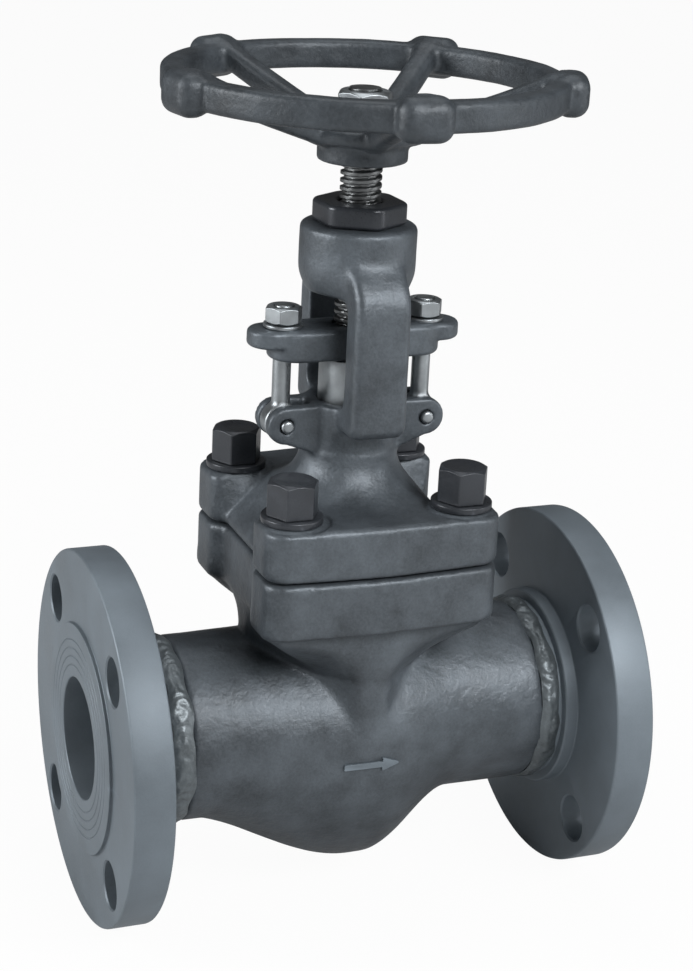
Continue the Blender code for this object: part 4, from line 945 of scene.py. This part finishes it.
class MakeBonnet(bpy.types.Operator):
    """Makes the bonnet with its stuffing box, ears and yoke."""

    bl_idname = "globe_valve.make_bonnet"
    bl_label = "Bonnet and yoke"

    def execute(self, context):
        s = context.scene.valve_bonnet
        sizes = {"Plate bottom": s.plate_bottom, "Plate top": s.plate_top, "Box radius": s.box_radius,
                 "Box top": s.box_top, "Head radius": s.head_radius, "Head underside": s.head_bottom,
                 "Head top": s.head_top}
        bonnet = field_piece("bonnet_forging", BONNET_BOX, BONNET_VOXEL, sizes, bonnet_rule, "forged")
        finished(bonnet, "valve", "forged", ["bonnet"])
        return {"FINISHED"}


# Bolts, nuts and washers

def hexagon(flats, corner_radius=0.0, turn=0.0):
    """Corners of a hexagon across flats, anticlockwise, with an arc at each corner."""
    reach = flats / math.sqrt(3)
    corners = [(reach * math.cos(TAU * i / 6 + turn), reach * math.sin(TAU * i / 6 + turn), corner_radius)
               for i in range(6)]
    return rounded_outline(corners, 3)


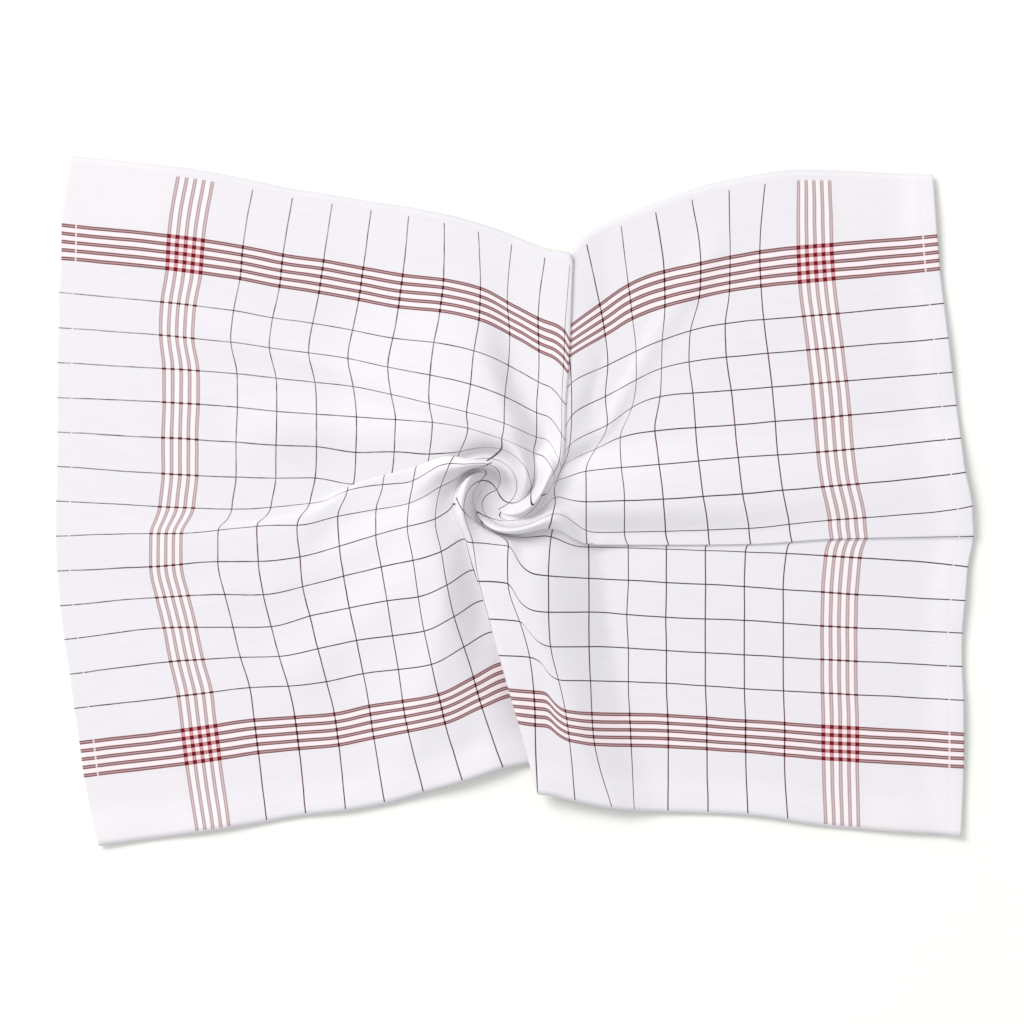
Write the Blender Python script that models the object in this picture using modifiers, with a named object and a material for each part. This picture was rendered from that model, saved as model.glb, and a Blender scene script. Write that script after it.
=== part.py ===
"""A cotton tea towel lying on a table, its middle pinched and twisted clockwise into a small swirl.

Units are metres. The towel lies in X and Y with its long side along X, and rests on z = 0.
The cloth is one sheet. Each point of it is named by where it was on the flat cloth: u along the
weft (the long side) and v along the warp, both measured from the middle, in millimetres.
"""

import bpy
import numpy as np

MM = 0.001

# The flat cloth
CLOTH_LENGTH = 700.0
CLOTH_WIDTH = 500.0
CLOTH_THICKNESS = 1.0

# The middle of the swirl, and how far the pinch turned the cloth there
SWIRL_TURN_DEG = 105.0
SWIRL_REACH = 30.0
SWIRL_CUP_DEPTH = 13.0
SWIRL_CUP_RADIUS = 16.0

# Where the folds cross near the middle they press each other down by this share
CENTRE_SAG = 0.4
CENTRE_REACH = 60.0

# In the middle the cloth is gathered evenly, to these shares of its flat length and width
GATHER_U = 0.72
GATHER_V = 0.6
GATHER_REACH = 48.0

# Spacing of the mesh, finer along the folds
FINE_STEP = 6.5
COARSE_STEP = 19.0
FOLD_BAND_U = (-84.0, 98.0)
FOLD_BAND_V = (-70.0, 70.0)

# Sections across the top half, one for each distance v up the cloth. The left quarter lies over
# the right one: the cloth runs right to fold_x, back under itself to turn_x, and out again.
TOP_COLUMNS = (
    "v", "left", "x_m222", "x_m111", "x_m56", "fold_u", "fold_x", "turn_x", "out_u", "x_111", "x_222", "right",
)
TOP_SECTIONS = (
    (250, -304, -175, -64, -16, 37, 54, 36, 76, 87, 190, 311),
    (200, -311, -181, -67, -12, 43, 52, 44, 62, 93, 187, 314),
    (150, -313, -188, -74, -17, 42, 49, 47, 52, 99, 190, 319),
    (100, -314, -185, -75, -22, 37, 46, 46, 48, 96, 196, 325),
    (50, -314, -186, -73, -24, 26, 36, 37, 46, 89, 200, 331),
    (0, -315, -189, -82, -40, -8, -6, 6, 8, 86, 207, 339),
)

# Sections across the bottom half. The right quarter lies over the left one: the cloth runs right
# to fold_x, on under the right quarter to turn_x, back to fold_x and over to the right.
BOTTOM_COLUMNS = (
    "v", "left", "x_m222", "x_m111", "x_m56", "in_u", "turn_x", "fold_x", "fold_u", "x_111", "x_222", "right",
)
BOTTOM_SECTIONS = (
    (0, -315, -189, -82, -40, -8, -6, 6, 8, 86, 207, 339),
    (-50, -314, -199, -86, -45, -26, -28.5, -28, -14, 92, 206, 336),
    (-100, -309, -188, -78, -36, -25, -10, -14, -7, 93, 204, 332),
    (-150, -302, -176, -70, -24, -26, 12, 1, 1, 93, 204, 333),
    (-200, -295, -170, -63, -11, -28, 31, 15, 14, 95, 205, 333),
    (-250, -284, -164, -52, 4, -37, 50, 28, 28, 96, 207, 331),
)

# Heights along the same sections: a low ridge and a valley left of the top pleat, then its crest.
TOP_HEIGHTS = {
    "v": (250, 200, 150, 100, 50, 0),
    "ridge": (4, 7, 10, 12, 10, 4),
    "valley": (3, 3, 3, 2, 3, 6),
    "crest": (12, 14, 17, 22, 27, 20),
    "turn": (4, 4, 6, 10, 14, 12),
    "foot": (0, 0, 1, 2, 5, 12),
}
RIDGE_U = -56.0
VALLEY_U = -18.0

# Heights of the bottom pleat: its crest, and the shoulder of the flap right of the crest.
BOTTOM_HEIGHTS = {
    "v": (0, -50, -100, -150, -200, -250),
    "crest": (20, 25, 21, 19, 17, 15),
    "shoulder": (12, 17, 18, 17, 16, 14),
    "turn": (12, 12, 8, 4, 3, 2.5),
    "foot": (8, 3, 1, 0, 0, 0),
}
SHOULDER_U = 32.0
FLAP_FOOT_U = 70.0

# Sections along the left half, one for each distance u. The lower quarter lies over the upper.
LEFT_COLUMNS = (
    "u", "top", "y_150", "y_75", "in_v", "turn_y", "fold_y", "fold_v", "y_m75", "y_m150", "bottom",
)
LEFT_SECTIONS = (
    (-350, 239, 141, 66, -11, -19.5, -20, -12, -82, -156, -254),
    (-222, 221, 128, 59, -8, -21, -21.5, -17, -75, -141, -237),
    (-139, 207, 114, 52, 24, 1, 3, 0, -61, -131, -224),
    (-83, 197, 105, 46, 42, 9, 18, -2, -51, -124, -208),
    (-56, 191, 99, 44, 42, 13, 22, -5, -45, -112, -200),
    (-28, 182, 89, 36, 38, 18, 22, -6, -34, -103, -194),
    (0, 173, 78, 28, 22, 10.5, 10, 0, -38, -117, -206),
    (10, 171, 74, 26, 14, 4.5, 4, 2, -38, -118, -212),
)

# Sections along the right half. The upper quarter lies over the lower.
RIGHT_COLUMNS = (
    "u", "top", "y_150", "y_50", "fold_v", "fold_y", "turn_y", "out_v", "y_m75", "y_m150", "bottom",
)
RIGHT_SECTIONS = (
    (10, 171, 74, 22, 2, 0, -0.5, -10, -38, -118, -212),
    (28, 168, 67, 8, -4, -14, -14.5, -26, -38, -119, -217),
    (42, 161, 63, 4, -9, -22, -22.5, -33, -50, -127, -219),
    (56, 157, 75, 5, -14, -31, -31.5, -42, -62, -135, -222),
    (83, 182, 89, 13, -22, -39, -34, -49, -63, -136, -227),
    (139, 205, 107, 18, -24, -39, -37, -46, -66, -138, -230),
    (195, 222, 119, 23, -25, -38.5, -38.5, -41, -69, -142, -232),
    (250, 229, 124, 27, -25, -35, -35.5, -33, -73, -145, -240),
    (350, 225, 133, 37, -25, -33, -33.5, -26.5, -79, -150, -247),
)

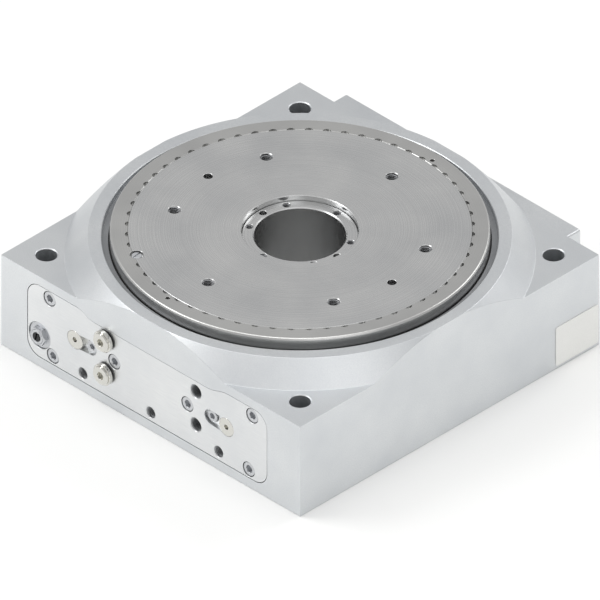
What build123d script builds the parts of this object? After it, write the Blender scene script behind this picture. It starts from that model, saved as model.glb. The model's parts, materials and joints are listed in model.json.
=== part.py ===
from build123d import *
import math
import os

# Pneumatic rotary indexing table, in millimetres. +Z is up and the origin is on the table's axis
# at the housing's bottom face. The connection panel faces -Y. The sizes start at the hollow middle
# and go outwards and upwards, so that each piece takes its place from the one that it fits.

# Fits
running_gap = 0.05
fixed_gap = 0.05
free_gap = 0.4

# Screws: shank radius, head radius, head height, hex socket across flats
m5 = (2.5, 4.25, 5.0, 4.0)
m6 = (3.0, 5.0, 6.0, 5.0)
socket_share = 0.55
sink_gap = 0.4
screw_recess = 0.5
countersink_r = 4.7
countersink_t = 2.4

# Base plate and hollow shaft
base_plate_t = 6.0
base_screw_count = 8
base_screw_deg = 22.5
base_screw_length = 16.0
shaft_bore_r = 29.5
shaft_wall = 5.45
shaft_outer_r = shaft_bore_r + shaft_wall
shaft_foot_width = 17.05
shaft_foot_r = shaft_outer_r + shaft_foot_width
shaft_foot_t = 5.0
shaft_foot_z = base_plate_t + shaft_foot_t
shaft_screw_circle_r = (shaft_outer_r + shaft_foot_r) / 2
shaft_screw_count = 6
shaft_screw_length = 10.0
shaft_flange_t = 12.0
shaft_flange_gap = 0.3
shaft_seal_t = 4.0
flange_hole_inset = 4.0
flange_hole_circle_r = shaft_bore_r + flange_hole_inset
flange_thread_count = 6
flange_thread_r = 2.1
flange_thread_depth = 10.0
flange_dowel_r = 2.5
flange_dowel_depth = 8.0
table_bore_gap = 2.55
table_bore_r = shaft_outer_r + table_bore_gap
flange_r = table_bore_r - shaft_flange_gap

# Bush, thrust washer and coupling pin
bush_wall = 2.5
bush_inner_r = shaft_outer_r + running_gap
bush_outer_r = bush_inner_r + bush_wall
thrust_washer_t = 1.0
thrust_washer_inset = 2.0
thrust_washer_r = shaft_foot_r - thrust_washer_inset
thrust_play = 0.1
pin_deg = 90.0
pin_r = 5.0
pin_head_r = 7.0
pin_head_t = 5.0
pin_travel = 5.0
pin_wall = 2.0
pin_sink = 0.1
pin_circle_r = bush_outer_r + pin_wall + pin_head_r

# Drive gear, module in millimetres
hub_wall = 2.5
drive_hub_r = pin_circle_r + pin_head_r + hub_wall
gear_module = 2.5
gear_rim = 4.0
gear_teeth = 2 * math.ceil(round((drive_hub_r + gear_rim) / gear_module, 3))
gear_face = 14.0
gear_backlash = 0.3
gear_root_share = 1.25
pressure_deg = 20.0
swing_deg = 30.0
gear_pitch_r = gear_module * gear_teeth / 2
gear_tip_r = gear_pitch_r + gear_module
gear_root_r = gear_pitch_r - gear_root_share * gear_module
tooth_pitch = math.pi * gear_module
rack_travel = gear_pitch_r * math.radians(swing_deg)

# Stop arm, drawn where it meets the shock absorber
arm_t = 7.5
arm_width = 20.0
arm_overrun = 2.0
arm_screw_degs = (0.0, 60.0, 240.0, 300.0)
arm_screw_length = 16.0
arm_low_z = shaft_foot_z + thrust_washer_t + thrust_play
arm_high_z = arm_low_z + arm_t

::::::

> [Exercise objective]: Extract from the records above the lines from the one containing "What build123d script" to the one containing "countersink_t = 2.4", both lines included, exactly as they appear and with nothing else.

> [Final result]:
What build123d script builds the parts of this object? After it, write the Blender scene script behind this picture. It starts from that model, saved as model.glb. The model's parts, materials and joints are listed in model.json.
=== part.py ===
from build123d import *
import math
import os

# Pneumatic rotary indexing table, in millimetres. +Z is up and the origin is on the table's axis
# at the housing's bottom face. The connection panel faces -Y. The sizes start at the hollow middle
# and go outwards and upwards, so that each piece takes its place from the one that it fits.

# Fits
running_gap = 0.05
fixed_gap = 0.05
free_gap = 0.4

# Screws: shank radius, head radius, head height, hex socket across flats
m5 = (2.5, 4.25, 5.0, 4.0)
m6 = (3.0, 5.0, 6.0, 5.0)
socket_share = 0.55
sink_gap = 0.4
screw_recess = 0.5
countersink_r = 4.7
countersink_t = 2.4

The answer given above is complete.